All of the data below must be repeated exactly.

▬▬▬

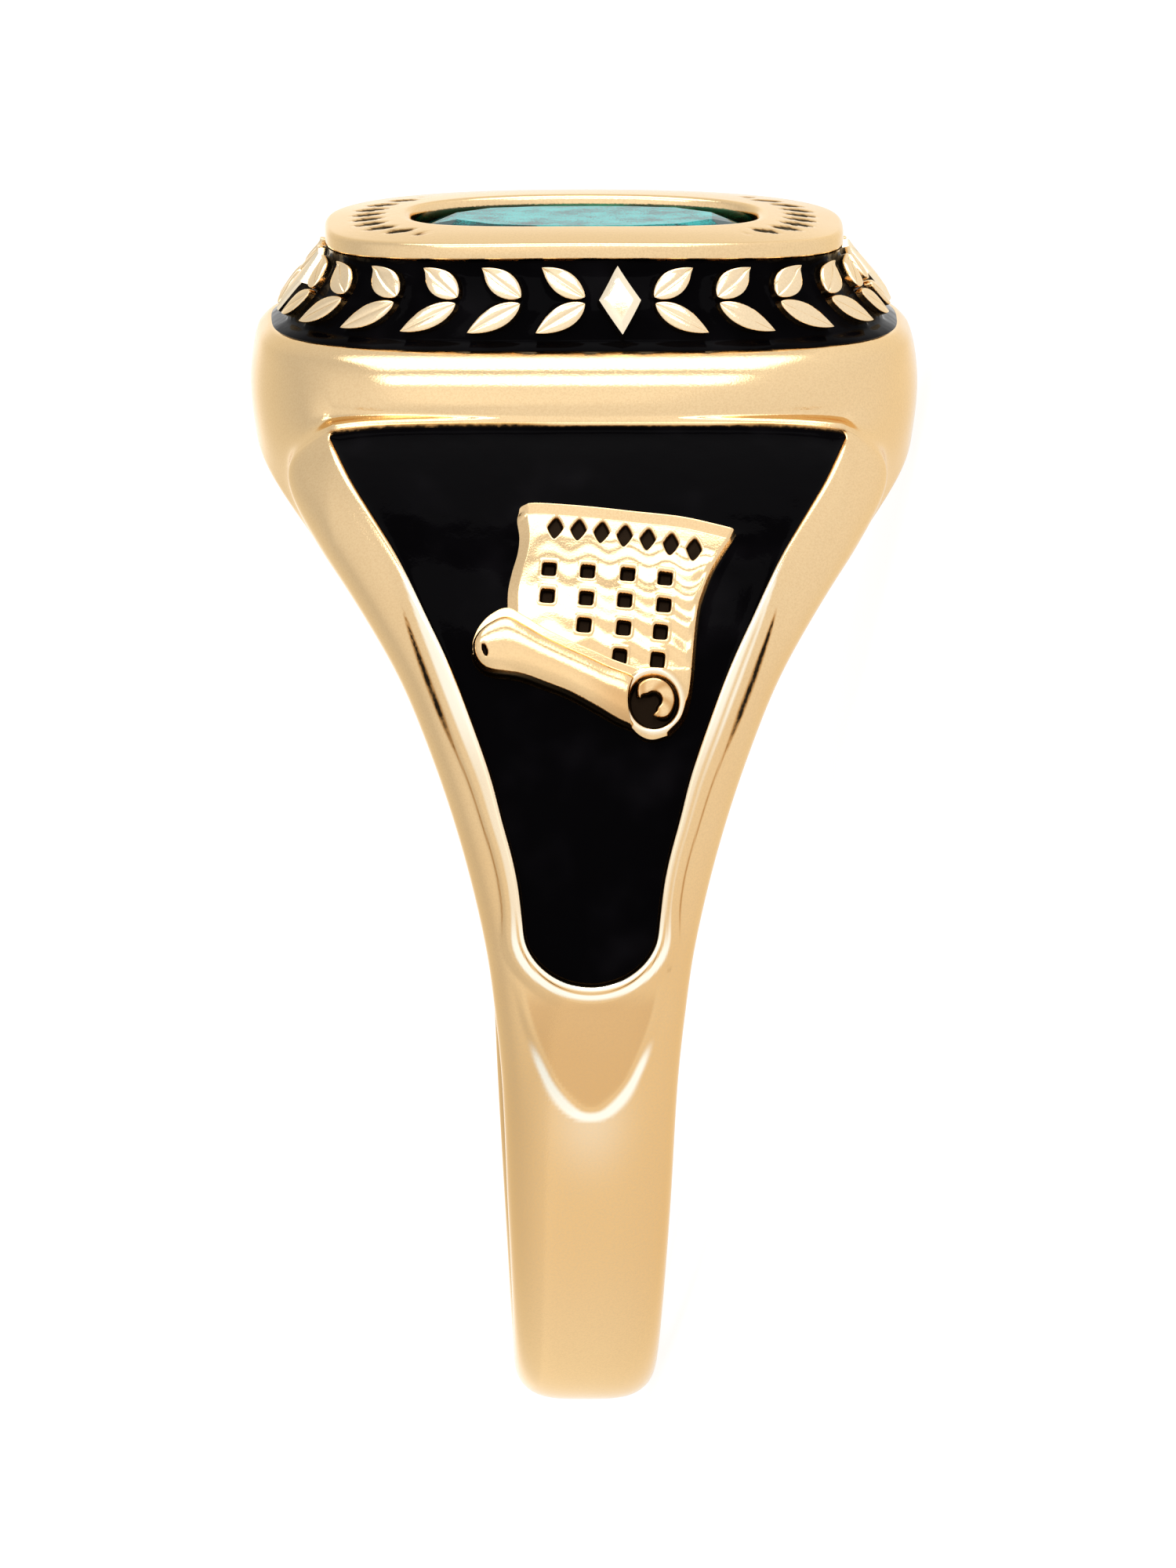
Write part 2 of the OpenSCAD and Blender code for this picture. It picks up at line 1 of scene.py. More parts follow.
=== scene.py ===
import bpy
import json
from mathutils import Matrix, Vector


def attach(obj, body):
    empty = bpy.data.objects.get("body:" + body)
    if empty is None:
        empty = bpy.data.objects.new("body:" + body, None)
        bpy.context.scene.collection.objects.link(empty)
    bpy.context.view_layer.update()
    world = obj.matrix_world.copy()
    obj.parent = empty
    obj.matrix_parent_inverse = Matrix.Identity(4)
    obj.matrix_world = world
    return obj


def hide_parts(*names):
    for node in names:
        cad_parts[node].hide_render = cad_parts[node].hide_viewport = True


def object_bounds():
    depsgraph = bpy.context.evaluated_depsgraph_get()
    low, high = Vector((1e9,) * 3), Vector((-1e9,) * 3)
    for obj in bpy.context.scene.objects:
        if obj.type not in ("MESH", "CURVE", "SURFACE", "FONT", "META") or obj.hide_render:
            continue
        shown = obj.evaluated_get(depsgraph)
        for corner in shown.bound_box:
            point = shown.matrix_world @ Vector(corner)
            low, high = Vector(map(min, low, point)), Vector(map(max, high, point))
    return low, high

▬▬▬

SOLUTION:
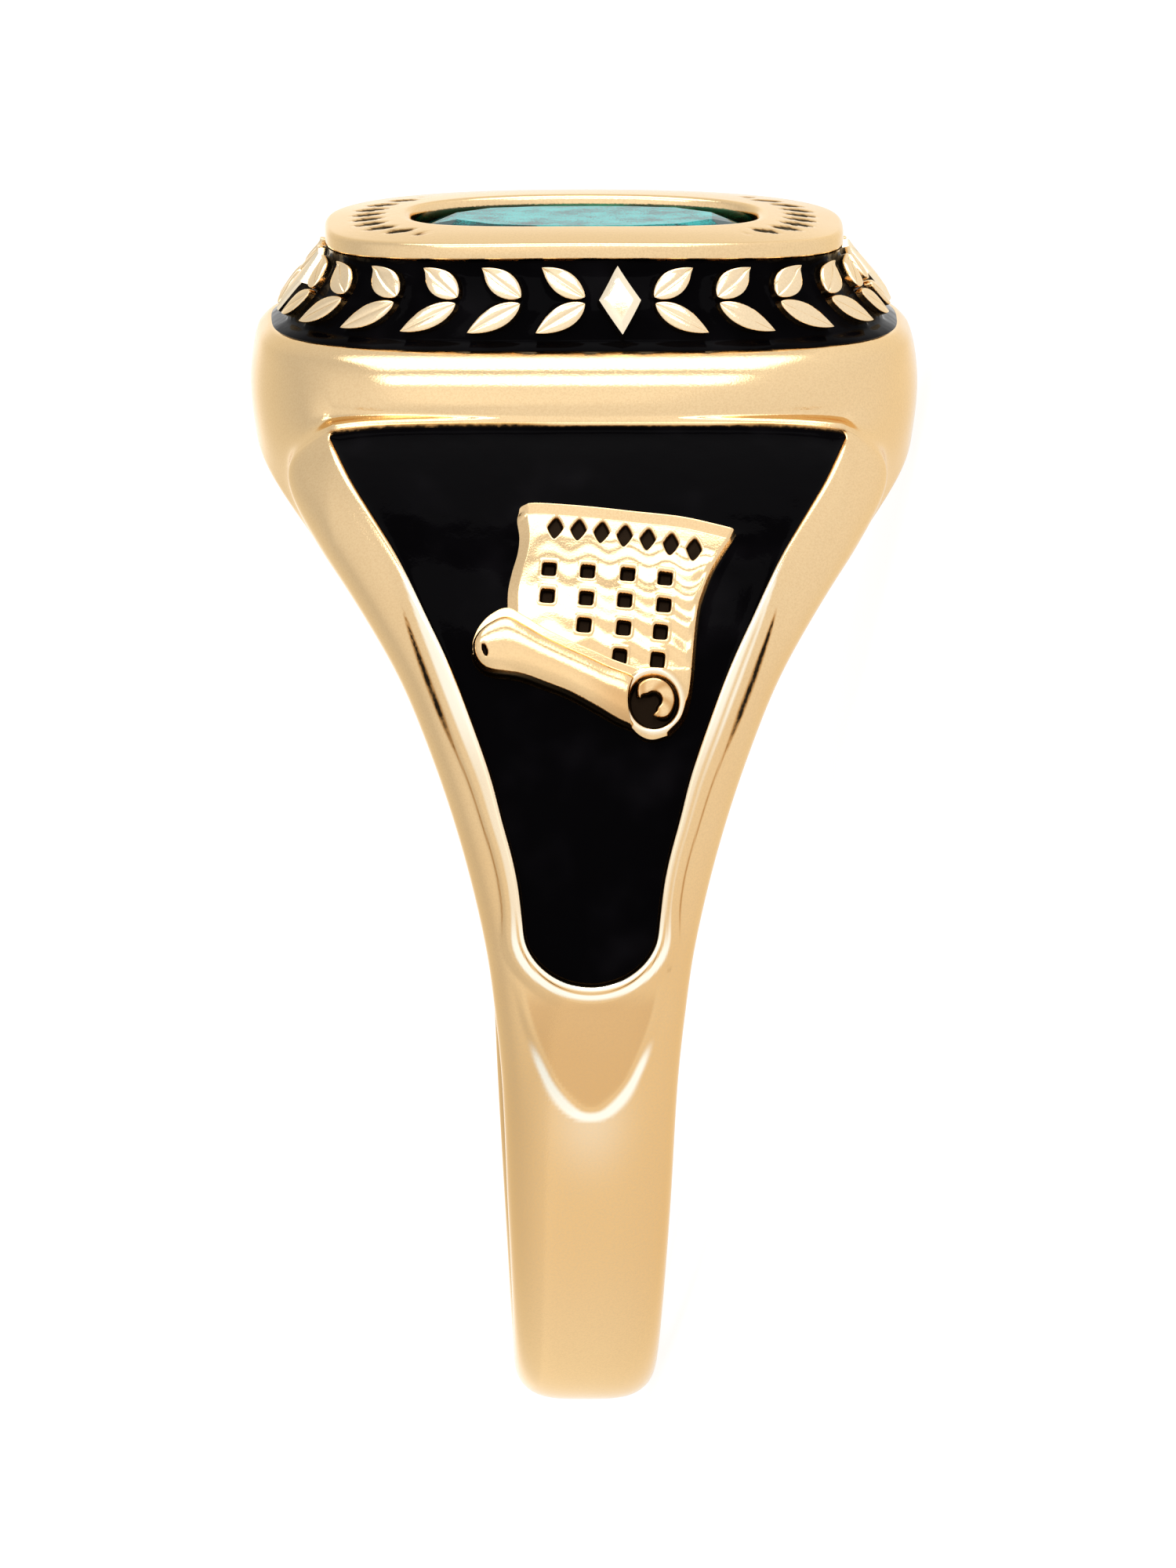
Write part 2 of the OpenSCAD and Blender code for this picture. It picks up at line 1 of scene.py. More parts follow.
=== scene.py ===
import bpy
import json
from mathutils import Matrix, Vector


def attach(obj, body):
    empty = bpy.data.objects.get("body:" + body)
    if empty is None:
        empty = bpy.data.objects.new("body:" + body, None)
        bpy.context.scene.collection.objects.link(empty)
    bpy.context.view_layer.update()
    world = obj.matrix_world.copy()
    obj.parent = empty
    obj.matrix_parent_inverse = Matrix.Identity(4)
    obj.matrix_world = world
    return obj


def hide_parts(*names):
    for node in names:
        cad_parts[node].hide_render = cad_parts[node].hide_viewport = True


def object_bounds():
    depsgraph = bpy.context.evaluated_depsgraph_get()
    low, high = Vector((1e9,) * 3), Vector((-1e9,) * 3)
    for obj in bpy.context.scene.objects:
        if obj.type not in ("MESH", "CURVE", "SURFACE", "FONT", "META") or obj.hide_render:
            continue
        shown = obj.evaluated_get(depsgraph)
        for corner in shown.bound_box:
            point = shown.matrix_world @ Vector(corner)
            low, high = Vector(map(min, low, point)), Vector(map(max, high, point))
    return low, high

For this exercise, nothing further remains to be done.